• [WHAT YOU WILL DO]
Each record below should appear again exactly as written.

───── RECORDS

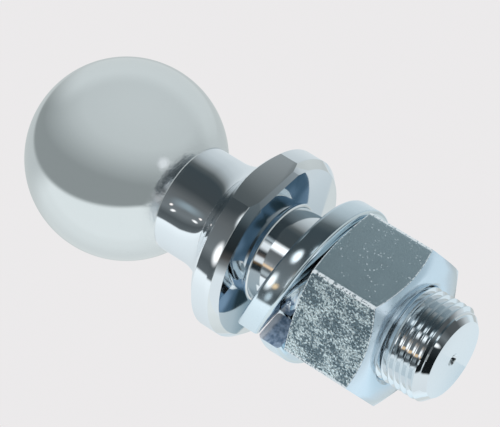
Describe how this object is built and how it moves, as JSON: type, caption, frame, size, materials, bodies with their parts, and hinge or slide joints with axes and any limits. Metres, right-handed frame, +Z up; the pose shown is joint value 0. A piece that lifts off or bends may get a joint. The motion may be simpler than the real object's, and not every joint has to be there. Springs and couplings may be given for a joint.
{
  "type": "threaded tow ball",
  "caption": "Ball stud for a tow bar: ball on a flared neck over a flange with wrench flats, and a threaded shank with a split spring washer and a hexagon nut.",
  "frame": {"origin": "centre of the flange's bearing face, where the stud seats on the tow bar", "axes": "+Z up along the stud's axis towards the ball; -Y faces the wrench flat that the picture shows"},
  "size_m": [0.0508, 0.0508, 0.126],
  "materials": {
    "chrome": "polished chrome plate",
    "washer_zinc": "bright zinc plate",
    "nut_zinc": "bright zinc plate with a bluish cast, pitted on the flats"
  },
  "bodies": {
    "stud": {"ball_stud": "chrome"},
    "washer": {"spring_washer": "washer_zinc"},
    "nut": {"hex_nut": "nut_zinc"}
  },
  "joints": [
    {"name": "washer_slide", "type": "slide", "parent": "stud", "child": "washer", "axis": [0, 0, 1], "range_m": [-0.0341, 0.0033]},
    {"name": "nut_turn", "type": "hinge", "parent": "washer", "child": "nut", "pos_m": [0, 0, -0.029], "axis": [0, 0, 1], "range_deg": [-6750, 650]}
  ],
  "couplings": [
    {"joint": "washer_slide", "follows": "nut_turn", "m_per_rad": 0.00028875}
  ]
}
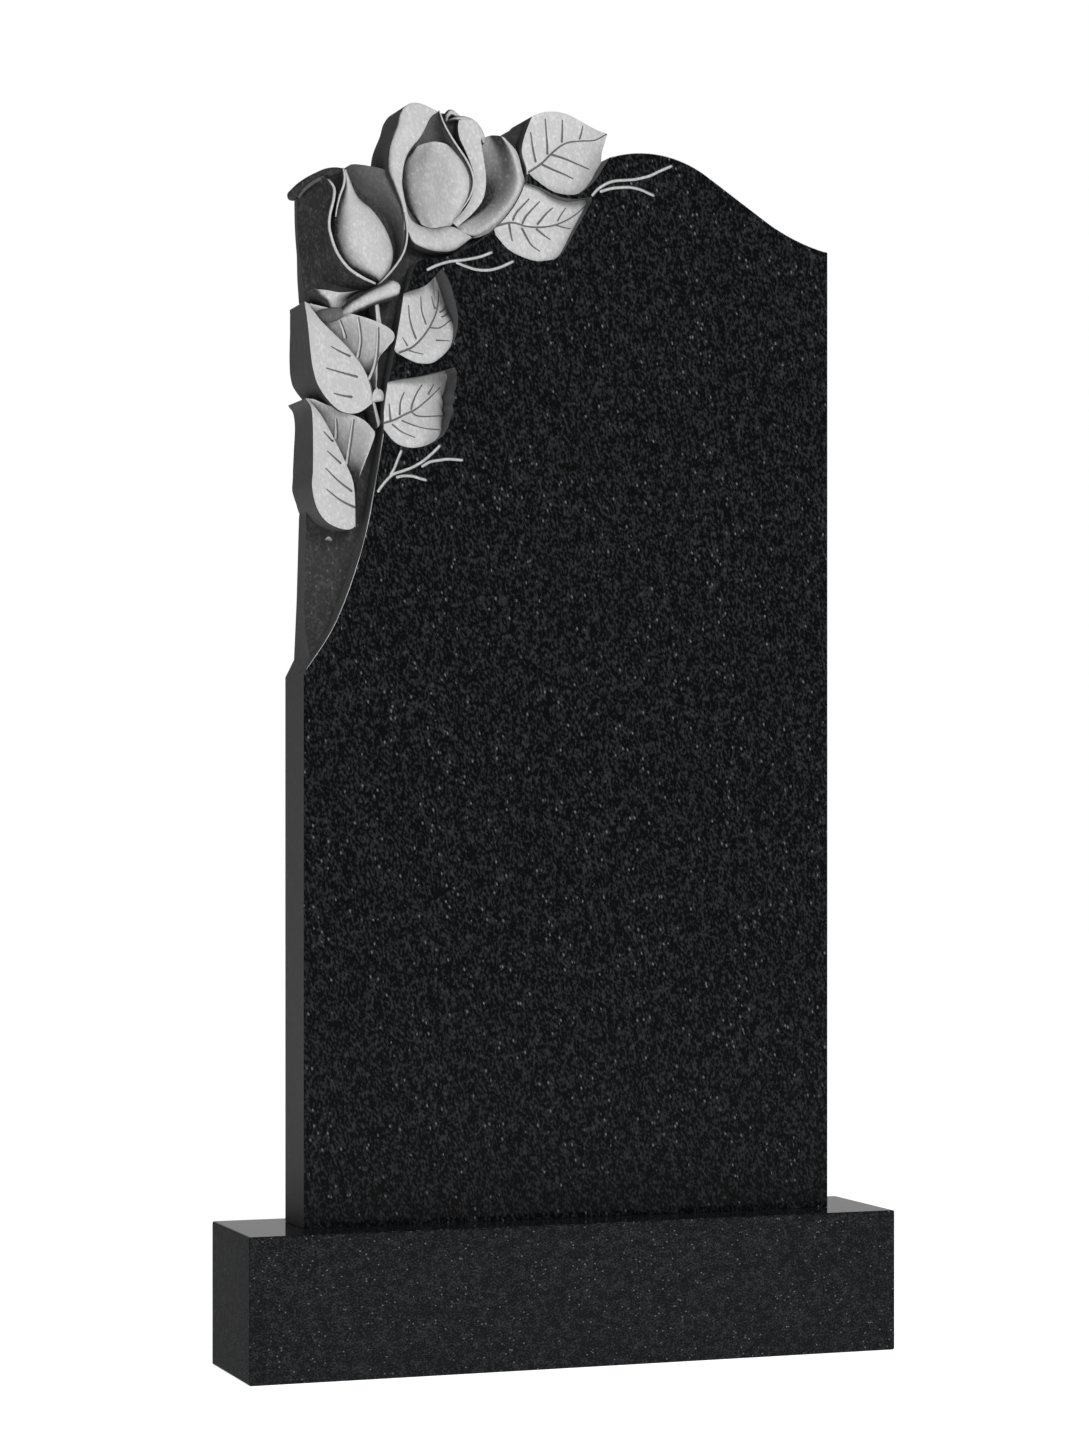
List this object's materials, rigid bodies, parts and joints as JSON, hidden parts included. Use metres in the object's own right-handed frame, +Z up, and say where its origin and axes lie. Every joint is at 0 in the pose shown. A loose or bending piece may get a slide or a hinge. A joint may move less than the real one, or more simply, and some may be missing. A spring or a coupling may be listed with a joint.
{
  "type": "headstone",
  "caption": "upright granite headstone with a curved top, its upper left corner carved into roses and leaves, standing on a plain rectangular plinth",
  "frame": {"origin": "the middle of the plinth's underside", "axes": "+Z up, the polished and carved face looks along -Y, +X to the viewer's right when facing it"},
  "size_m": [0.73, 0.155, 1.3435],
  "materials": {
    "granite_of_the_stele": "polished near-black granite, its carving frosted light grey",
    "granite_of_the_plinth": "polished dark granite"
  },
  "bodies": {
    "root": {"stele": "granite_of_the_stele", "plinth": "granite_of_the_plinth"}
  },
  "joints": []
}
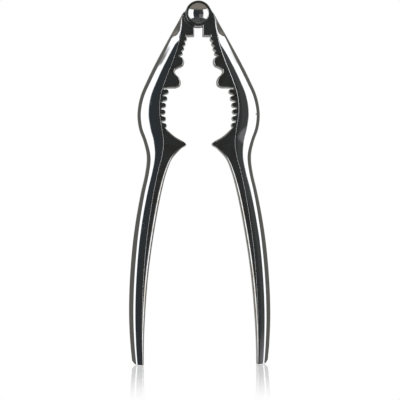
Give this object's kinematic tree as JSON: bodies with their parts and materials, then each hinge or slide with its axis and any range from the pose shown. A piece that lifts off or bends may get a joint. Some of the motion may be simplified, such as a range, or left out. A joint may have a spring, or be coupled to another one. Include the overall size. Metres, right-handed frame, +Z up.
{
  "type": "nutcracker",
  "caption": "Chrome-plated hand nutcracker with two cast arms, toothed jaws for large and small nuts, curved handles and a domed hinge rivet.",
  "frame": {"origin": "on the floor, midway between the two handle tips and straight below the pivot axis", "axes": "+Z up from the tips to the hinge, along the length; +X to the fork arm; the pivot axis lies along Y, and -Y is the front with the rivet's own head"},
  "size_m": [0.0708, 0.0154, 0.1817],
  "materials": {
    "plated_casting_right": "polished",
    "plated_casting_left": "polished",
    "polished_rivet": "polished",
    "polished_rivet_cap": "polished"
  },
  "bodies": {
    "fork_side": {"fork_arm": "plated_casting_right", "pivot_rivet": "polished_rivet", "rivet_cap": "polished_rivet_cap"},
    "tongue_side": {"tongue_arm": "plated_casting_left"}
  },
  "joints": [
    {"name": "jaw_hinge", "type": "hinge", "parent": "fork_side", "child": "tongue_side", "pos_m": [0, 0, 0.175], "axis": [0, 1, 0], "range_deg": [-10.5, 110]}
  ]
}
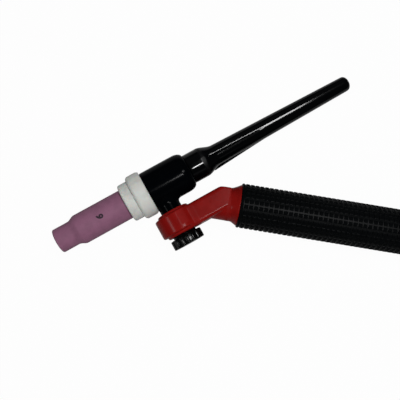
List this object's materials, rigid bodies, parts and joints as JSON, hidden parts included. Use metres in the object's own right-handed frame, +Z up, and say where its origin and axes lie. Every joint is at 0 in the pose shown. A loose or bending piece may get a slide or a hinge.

──────────

• [RESULT OF THE EXERCISE]
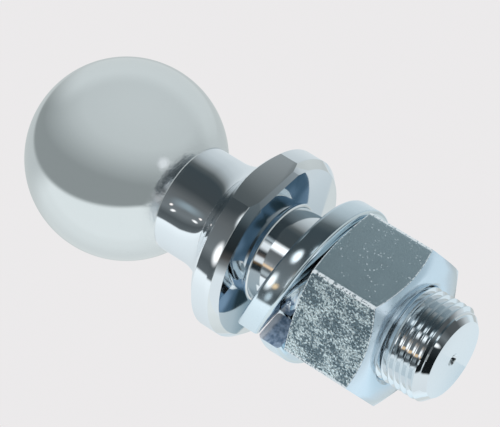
Describe how this object is built and how it moves, as JSON: type, caption, frame, size, materials, bodies with their parts, and hinge or slide joints with axes and any limits. Metres, right-handed frame, +Z up; the pose shown is joint value 0. A piece that lifts off or bends may get a joint. The motion may be simpler than the real object's, and not every joint has to be there. Springs and couplings may be given for a joint.
{
  "type": "threaded tow ball",
  "caption": "Ball stud for a tow bar: ball on a flared neck over a flange with wrench flats, and a threaded shank with a split spring washer and a hexagon nut.",
  "frame": {"origin": "centre of the flange's bearing face, where the stud seats on the tow bar", "axes": "+Z up along the stud's axis towards the ball; -Y faces the wrench flat that the picture shows"},
  "size_m": [0.0508, 0.0508, 0.126],
  "materials": {
    "chrome": "polished chrome plate",
    "washer_zinc": "bright zinc plate",
    "nut_zinc": "bright zinc plate with a bluish cast, pitted on the flats"
  },
  "bodies": {
    "stud": {"ball_stud": "chrome"},
    "washer": {"spring_washer": "washer_zinc"},
    "nut": {"hex_nut": "nut_zinc"}
  },
  "joints": [
    {"name": "washer_slide", "type": "slide", "parent": "stud", "child": "washer", "axis": [0, 0, 1], "range_m": [-0.0341, 0.0033]},
    {"name": "nut_turn", "type": "hinge", "parent": "washer", "child": "nut", "pos_m": [0, 0, -0.029], "axis": [0, 0, 1], "range_deg": [-6750, 650]}
  ],
  "couplings": [
    {"joint": "washer_slide", "follows": "nut_turn", "m_per_rad": 0.00028875}
  ]
}
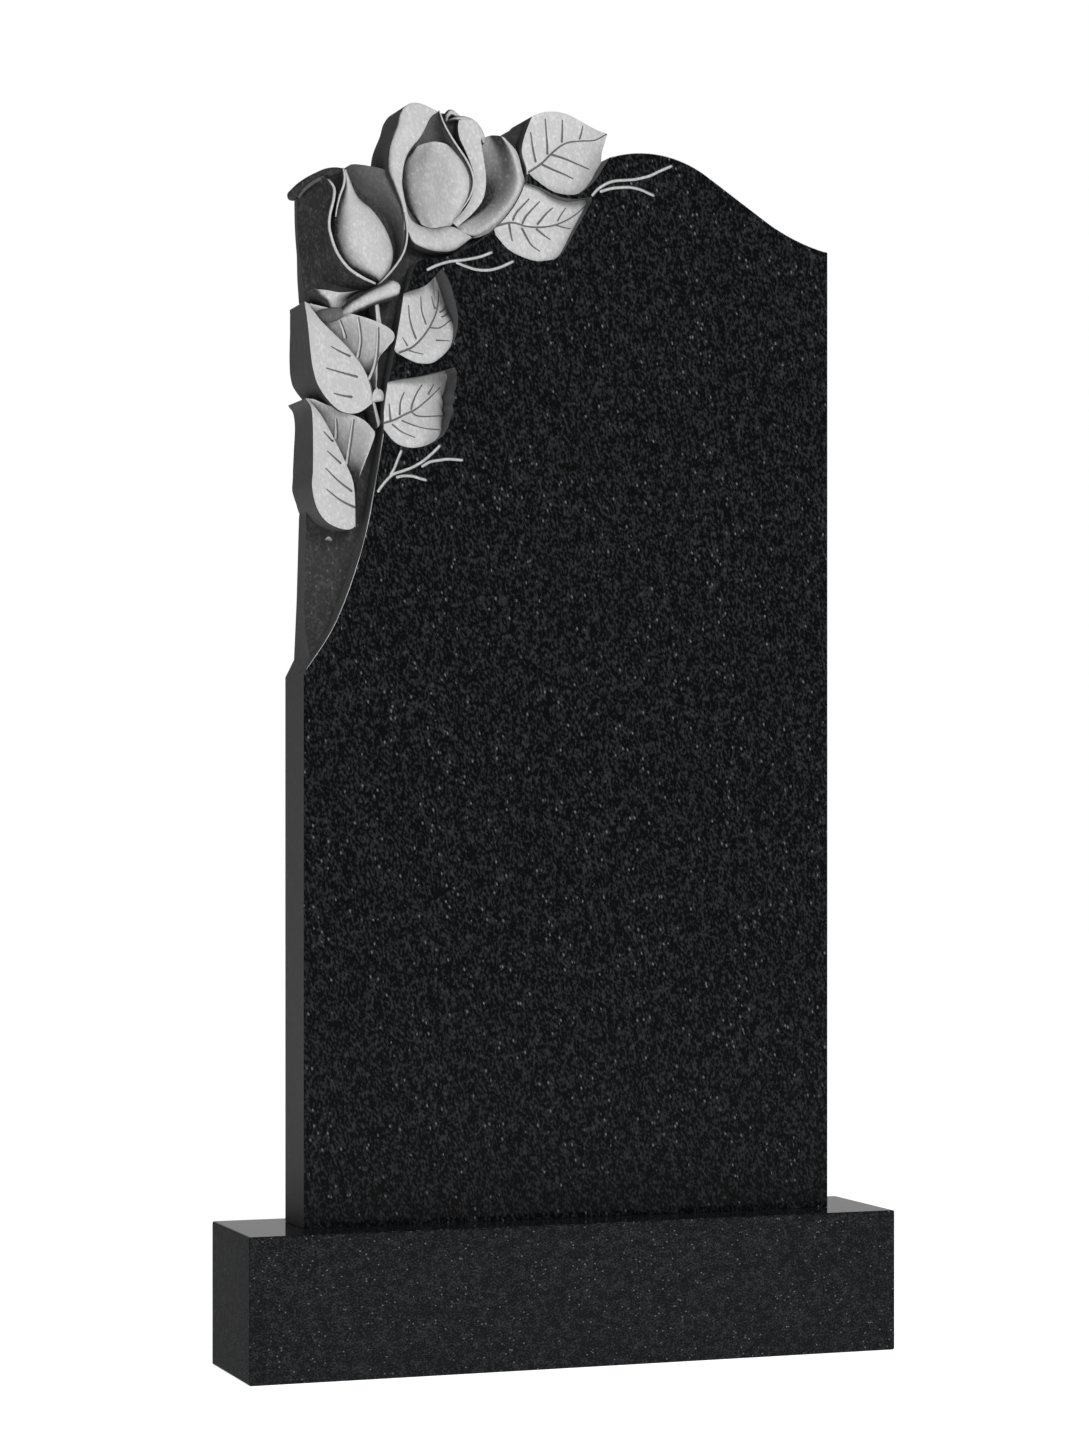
List this object's materials, rigid bodies, parts and joints as JSON, hidden parts included. Use metres in the object's own right-handed frame, +Z up, and say where its origin and axes lie. Every joint is at 0 in the pose shown. A loose or bending piece may get a slide or a hinge. A joint may move less than the real one, or more simply, and some may be missing. A spring or a coupling may be listed with a joint.
{
  "type": "headstone",
  "caption": "upright granite headstone with a curved top, its upper left corner carved into roses and leaves, standing on a plain rectangular plinth",
  "frame": {"origin": "the middle of the plinth's underside", "axes": "+Z up, the polished and carved face looks along -Y, +X to the viewer's right when facing it"},
  "size_m": [0.73, 0.155, 1.3435],
  "materials": {
    "granite_of_the_stele": "polished near-black granite, its carving frosted light grey",
    "granite_of_the_plinth": "polished dark granite"
  },
  "bodies": {
    "root": {"stele": "granite_of_the_stele", "plinth": "granite_of_the_plinth"}
  },
  "joints": []
}
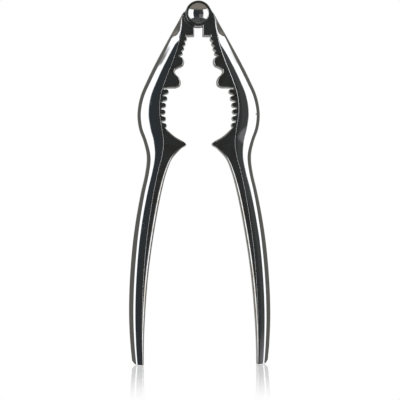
Give this object's kinematic tree as JSON: bodies with their parts and materials, then each hinge or slide with its axis and any range from the pose shown. A piece that lifts off or bends may get a joint. Some of the motion may be simplified, such as a range, or left out. A joint may have a spring, or be coupled to another one. Include the overall size. Metres, right-handed frame, +Z up.
{
  "type": "nutcracker",
  "caption": "Chrome-plated hand nutcracker with two cast arms, toothed jaws for large and small nuts, curved handles and a domed hinge rivet.",
  "frame": {"origin": "on the floor, midway between the two handle tips and straight below the pivot axis", "axes": "+Z up from the tips to the hinge, along the length; +X to the fork arm; the pivot axis lies along Y, and -Y is the front with the rivet's own head"},
  "size_m": [0.0708, 0.0154, 0.1817],
  "materials": {
    "plated_casting_right": "polished",
    "plated_casting_left": "polished",
    "polished_rivet": "polished",
    "polished_rivet_cap": "polished"
  },
  "bodies": {
    "fork_side": {"fork_arm": "plated_casting_right", "pivot_rivet": "polished_rivet", "rivet_cap": "polished_rivet_cap"},
    "tongue_side": {"tongue_arm": "plated_casting_left"}
  },
  "joints": [
    {"name": "jaw_hinge", "type": "hinge", "parent": "fork_side", "child": "tongue_side", "pos_m": [0, 0, 0.175], "axis": [0, 1, 0], "range_deg": [-10.5, 110]}
  ]
}
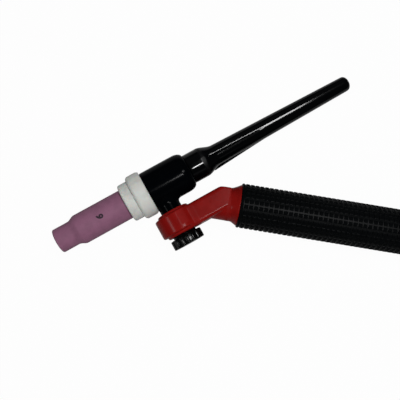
List this object's materials, rigid bodies, parts and joints as JSON, hidden parts included. Use metres in the object's own right-handed frame, +Z up, and say where its origin and axes lie. Every joint is at 0 in the pose shown. A loose or bending piece may get a slide or a hinge.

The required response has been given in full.